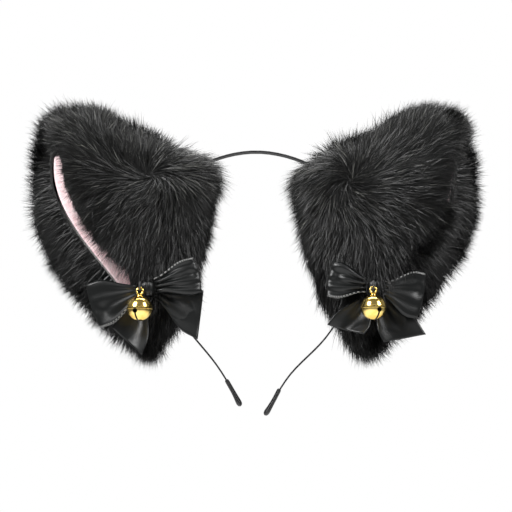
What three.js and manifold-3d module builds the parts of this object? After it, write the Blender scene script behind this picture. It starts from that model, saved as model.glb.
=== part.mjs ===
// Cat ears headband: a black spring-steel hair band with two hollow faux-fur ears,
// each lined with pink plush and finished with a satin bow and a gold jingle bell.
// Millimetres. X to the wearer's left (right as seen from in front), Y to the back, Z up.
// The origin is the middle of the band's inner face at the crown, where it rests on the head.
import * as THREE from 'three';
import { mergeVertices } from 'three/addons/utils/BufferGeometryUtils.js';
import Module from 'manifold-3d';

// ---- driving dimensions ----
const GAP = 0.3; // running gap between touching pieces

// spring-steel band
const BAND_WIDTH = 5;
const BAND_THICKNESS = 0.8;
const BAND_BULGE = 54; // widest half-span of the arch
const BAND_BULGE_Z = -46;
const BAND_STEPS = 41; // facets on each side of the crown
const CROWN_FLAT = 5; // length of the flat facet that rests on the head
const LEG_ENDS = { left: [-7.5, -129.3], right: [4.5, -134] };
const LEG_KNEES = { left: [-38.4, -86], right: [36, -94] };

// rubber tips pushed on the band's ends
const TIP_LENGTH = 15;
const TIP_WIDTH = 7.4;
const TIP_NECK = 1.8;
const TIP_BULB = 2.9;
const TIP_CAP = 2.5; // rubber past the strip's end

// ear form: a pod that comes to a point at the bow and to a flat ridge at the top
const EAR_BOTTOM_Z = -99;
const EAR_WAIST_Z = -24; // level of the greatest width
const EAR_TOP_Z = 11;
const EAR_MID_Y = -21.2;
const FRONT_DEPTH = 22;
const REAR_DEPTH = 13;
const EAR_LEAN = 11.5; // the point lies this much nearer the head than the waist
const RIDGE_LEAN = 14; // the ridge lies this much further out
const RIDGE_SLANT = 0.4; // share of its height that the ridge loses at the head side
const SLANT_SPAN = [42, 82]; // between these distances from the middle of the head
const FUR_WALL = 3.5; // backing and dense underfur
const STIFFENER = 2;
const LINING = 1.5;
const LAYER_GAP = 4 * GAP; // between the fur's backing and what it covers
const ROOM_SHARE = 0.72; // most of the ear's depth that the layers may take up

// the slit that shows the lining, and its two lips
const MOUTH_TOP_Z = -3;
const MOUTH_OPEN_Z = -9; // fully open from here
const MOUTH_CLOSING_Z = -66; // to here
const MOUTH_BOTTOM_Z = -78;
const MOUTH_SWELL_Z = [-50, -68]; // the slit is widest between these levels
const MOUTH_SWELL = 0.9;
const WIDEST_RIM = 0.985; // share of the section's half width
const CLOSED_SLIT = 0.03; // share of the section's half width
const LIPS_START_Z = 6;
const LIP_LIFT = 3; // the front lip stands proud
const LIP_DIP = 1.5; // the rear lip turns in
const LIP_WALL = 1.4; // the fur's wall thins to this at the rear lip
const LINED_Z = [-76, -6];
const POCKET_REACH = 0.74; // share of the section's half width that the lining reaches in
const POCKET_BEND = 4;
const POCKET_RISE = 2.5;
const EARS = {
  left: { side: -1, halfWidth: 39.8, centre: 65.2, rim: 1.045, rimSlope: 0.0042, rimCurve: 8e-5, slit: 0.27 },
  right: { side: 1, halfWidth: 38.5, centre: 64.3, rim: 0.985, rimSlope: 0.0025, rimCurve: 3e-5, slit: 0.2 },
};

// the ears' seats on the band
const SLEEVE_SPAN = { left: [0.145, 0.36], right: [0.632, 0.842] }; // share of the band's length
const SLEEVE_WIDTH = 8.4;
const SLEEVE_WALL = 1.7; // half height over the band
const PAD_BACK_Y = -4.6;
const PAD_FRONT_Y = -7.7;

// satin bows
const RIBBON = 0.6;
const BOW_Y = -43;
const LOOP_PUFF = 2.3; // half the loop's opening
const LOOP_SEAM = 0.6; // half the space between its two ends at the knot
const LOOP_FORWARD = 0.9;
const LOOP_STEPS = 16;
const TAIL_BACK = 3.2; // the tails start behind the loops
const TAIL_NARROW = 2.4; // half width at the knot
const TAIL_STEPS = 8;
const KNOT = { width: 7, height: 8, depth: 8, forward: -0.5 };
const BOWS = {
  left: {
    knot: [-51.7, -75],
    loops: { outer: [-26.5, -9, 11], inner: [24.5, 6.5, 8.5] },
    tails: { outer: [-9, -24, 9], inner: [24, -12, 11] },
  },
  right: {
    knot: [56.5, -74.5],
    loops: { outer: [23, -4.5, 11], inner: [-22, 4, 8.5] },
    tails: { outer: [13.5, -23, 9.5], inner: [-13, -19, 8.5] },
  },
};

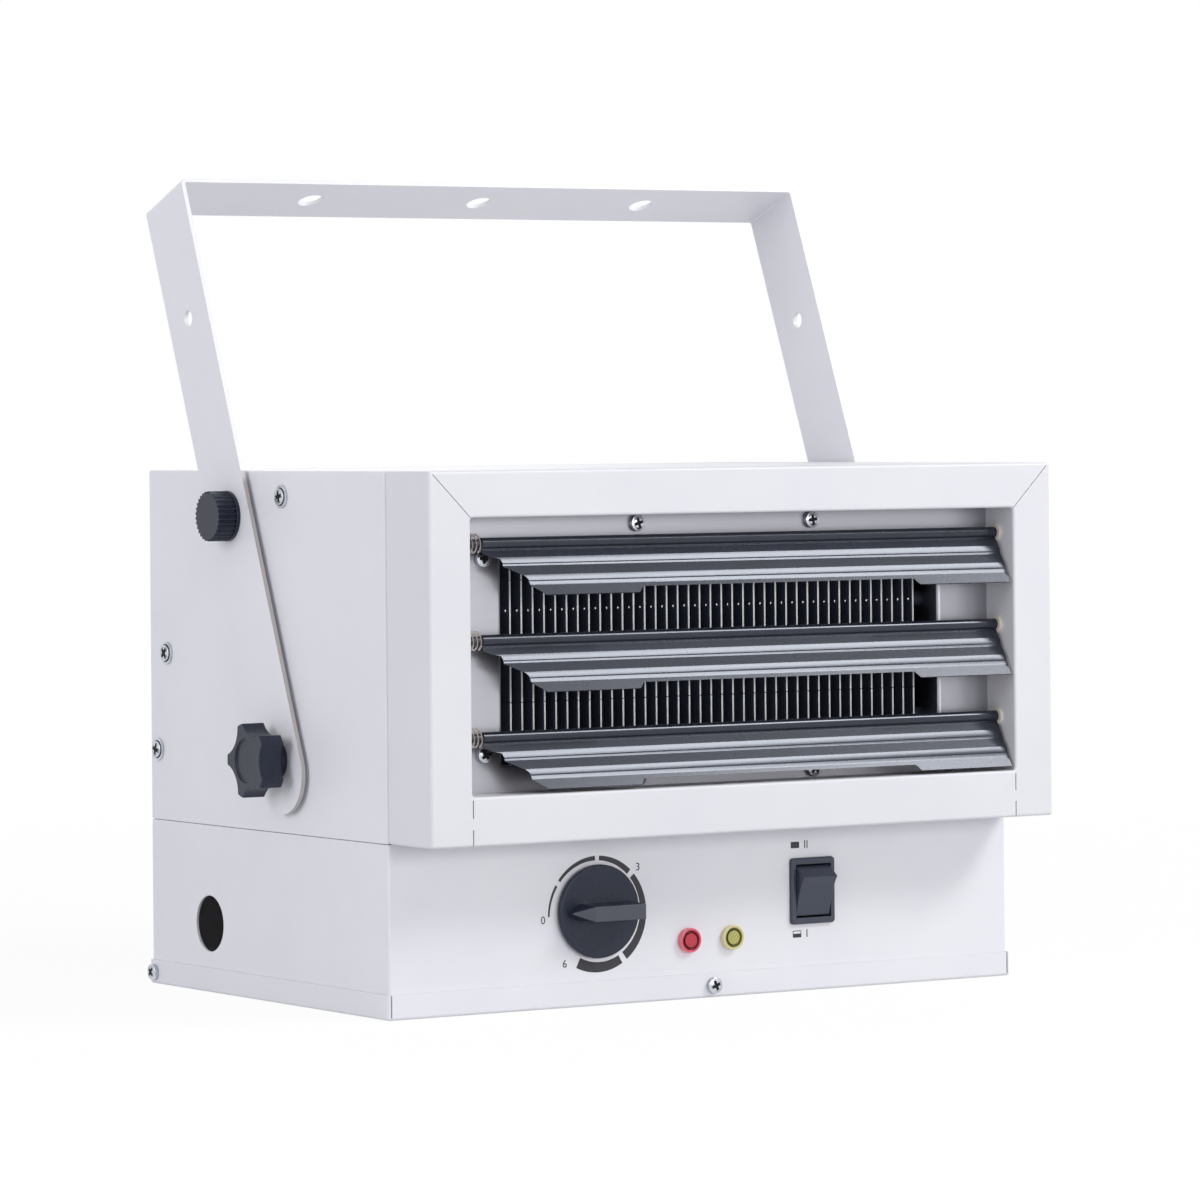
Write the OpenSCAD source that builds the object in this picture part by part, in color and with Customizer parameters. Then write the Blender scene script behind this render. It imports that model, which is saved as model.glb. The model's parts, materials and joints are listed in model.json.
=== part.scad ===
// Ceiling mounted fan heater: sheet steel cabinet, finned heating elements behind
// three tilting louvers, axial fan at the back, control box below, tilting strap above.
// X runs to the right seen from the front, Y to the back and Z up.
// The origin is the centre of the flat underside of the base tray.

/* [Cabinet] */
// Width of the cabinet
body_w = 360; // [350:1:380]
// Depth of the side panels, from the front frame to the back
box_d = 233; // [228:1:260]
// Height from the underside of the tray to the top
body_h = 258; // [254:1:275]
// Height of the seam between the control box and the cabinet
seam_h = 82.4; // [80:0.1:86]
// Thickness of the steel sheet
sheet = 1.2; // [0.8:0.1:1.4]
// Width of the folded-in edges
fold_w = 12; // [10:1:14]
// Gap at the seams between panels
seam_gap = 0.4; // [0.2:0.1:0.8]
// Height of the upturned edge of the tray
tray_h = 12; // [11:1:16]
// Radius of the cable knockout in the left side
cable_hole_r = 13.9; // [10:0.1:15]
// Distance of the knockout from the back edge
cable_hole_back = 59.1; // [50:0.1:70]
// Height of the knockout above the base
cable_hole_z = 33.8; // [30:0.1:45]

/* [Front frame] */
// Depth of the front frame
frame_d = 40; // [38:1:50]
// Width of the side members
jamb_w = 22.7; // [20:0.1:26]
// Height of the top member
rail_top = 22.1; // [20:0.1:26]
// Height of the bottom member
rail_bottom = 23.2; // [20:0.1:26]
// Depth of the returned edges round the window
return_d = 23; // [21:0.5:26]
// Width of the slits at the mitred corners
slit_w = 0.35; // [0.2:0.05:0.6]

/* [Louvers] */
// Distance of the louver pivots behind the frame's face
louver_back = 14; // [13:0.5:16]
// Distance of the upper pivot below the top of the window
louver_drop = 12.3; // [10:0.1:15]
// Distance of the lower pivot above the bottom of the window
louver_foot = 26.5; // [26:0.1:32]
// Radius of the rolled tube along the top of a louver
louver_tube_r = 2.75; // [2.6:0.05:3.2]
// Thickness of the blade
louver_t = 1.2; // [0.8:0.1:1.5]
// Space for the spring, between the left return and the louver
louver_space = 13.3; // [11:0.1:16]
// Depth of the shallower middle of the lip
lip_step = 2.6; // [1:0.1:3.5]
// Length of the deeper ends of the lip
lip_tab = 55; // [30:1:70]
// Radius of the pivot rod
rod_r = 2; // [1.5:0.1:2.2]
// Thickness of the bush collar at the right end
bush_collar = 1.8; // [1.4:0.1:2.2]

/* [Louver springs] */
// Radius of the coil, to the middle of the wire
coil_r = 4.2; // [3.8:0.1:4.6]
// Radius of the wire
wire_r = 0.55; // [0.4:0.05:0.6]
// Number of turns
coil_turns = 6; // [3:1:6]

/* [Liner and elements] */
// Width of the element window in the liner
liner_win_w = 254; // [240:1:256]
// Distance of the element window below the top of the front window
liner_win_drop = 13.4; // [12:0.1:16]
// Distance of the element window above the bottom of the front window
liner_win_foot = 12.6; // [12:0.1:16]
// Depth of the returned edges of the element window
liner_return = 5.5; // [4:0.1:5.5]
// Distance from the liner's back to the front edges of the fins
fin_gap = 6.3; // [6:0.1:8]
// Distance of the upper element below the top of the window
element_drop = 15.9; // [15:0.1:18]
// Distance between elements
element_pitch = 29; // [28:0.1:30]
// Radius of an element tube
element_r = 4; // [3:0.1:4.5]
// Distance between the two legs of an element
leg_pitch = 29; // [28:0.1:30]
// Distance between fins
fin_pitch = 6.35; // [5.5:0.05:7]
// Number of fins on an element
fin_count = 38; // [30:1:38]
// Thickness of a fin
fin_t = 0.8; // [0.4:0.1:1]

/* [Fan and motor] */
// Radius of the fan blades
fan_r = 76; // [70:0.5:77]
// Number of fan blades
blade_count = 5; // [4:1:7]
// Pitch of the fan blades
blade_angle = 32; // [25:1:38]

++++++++

**TASK REQUIREMENTS:**
Output exactly the lines running from the line containing "Write the OpenSCAD" through the line containing "slit_w = 0.35; // [0.2:0.05:0.6]", and only those lines.

**FULL RESPONSE:**
Write the OpenSCAD source that builds the object in this picture part by part, in color and with Customizer parameters. Then write the Blender scene script behind this render. It imports that model, which is saved as model.glb. The model's parts, materials and joints are listed in model.json.
=== part.scad ===
// Ceiling mounted fan heater: sheet steel cabinet, finned heating elements behind
// three tilting louvers, axial fan at the back, control box below, tilting strap above.
// X runs to the right seen from the front, Y to the back and Z up.
// The origin is the centre of the flat underside of the base tray.

/* [Cabinet] */
// Width of the cabinet
body_w = 360; // [350:1:380]
// Depth of the side panels, from the front frame to the back
box_d = 233; // [228:1:260]
// Height from the underside of the tray to the top
body_h = 258; // [254:1:275]
// Height of the seam between the control box and the cabinet
seam_h = 82.4; // [80:0.1:86]
// Thickness of the steel sheet
sheet = 1.2; // [0.8:0.1:1.4]
// Width of the folded-in edges
fold_w = 12; // [10:1:14]
// Gap at the seams between panels
seam_gap = 0.4; // [0.2:0.1:0.8]
// Height of the upturned edge of the tray
tray_h = 12; // [11:1:16]
// Radius of the cable knockout in the left side
cable_hole_r = 13.9; // [10:0.1:15]
// Distance of the knockout from the back edge
cable_hole_back = 59.1; // [50:0.1:70]
// Height of the knockout above the base
cable_hole_z = 33.8; // [30:0.1:45]

/* [Front frame] */
// Depth of the front frame
frame_d = 40; // [38:1:50]
// Width of the side members
jamb_w = 22.7; // [20:0.1:26]
// Height of the top member
rail_top = 22.1; // [20:0.1:26]
// Height of the bottom member
rail_bottom = 23.2; // [20:0.1:26]
// Depth of the returned edges round the window
return_d = 23; // [21:0.5:26]
// Width of the slits at the mitred corners
slit_w = 0.35; // [0.2:0.05:0.6]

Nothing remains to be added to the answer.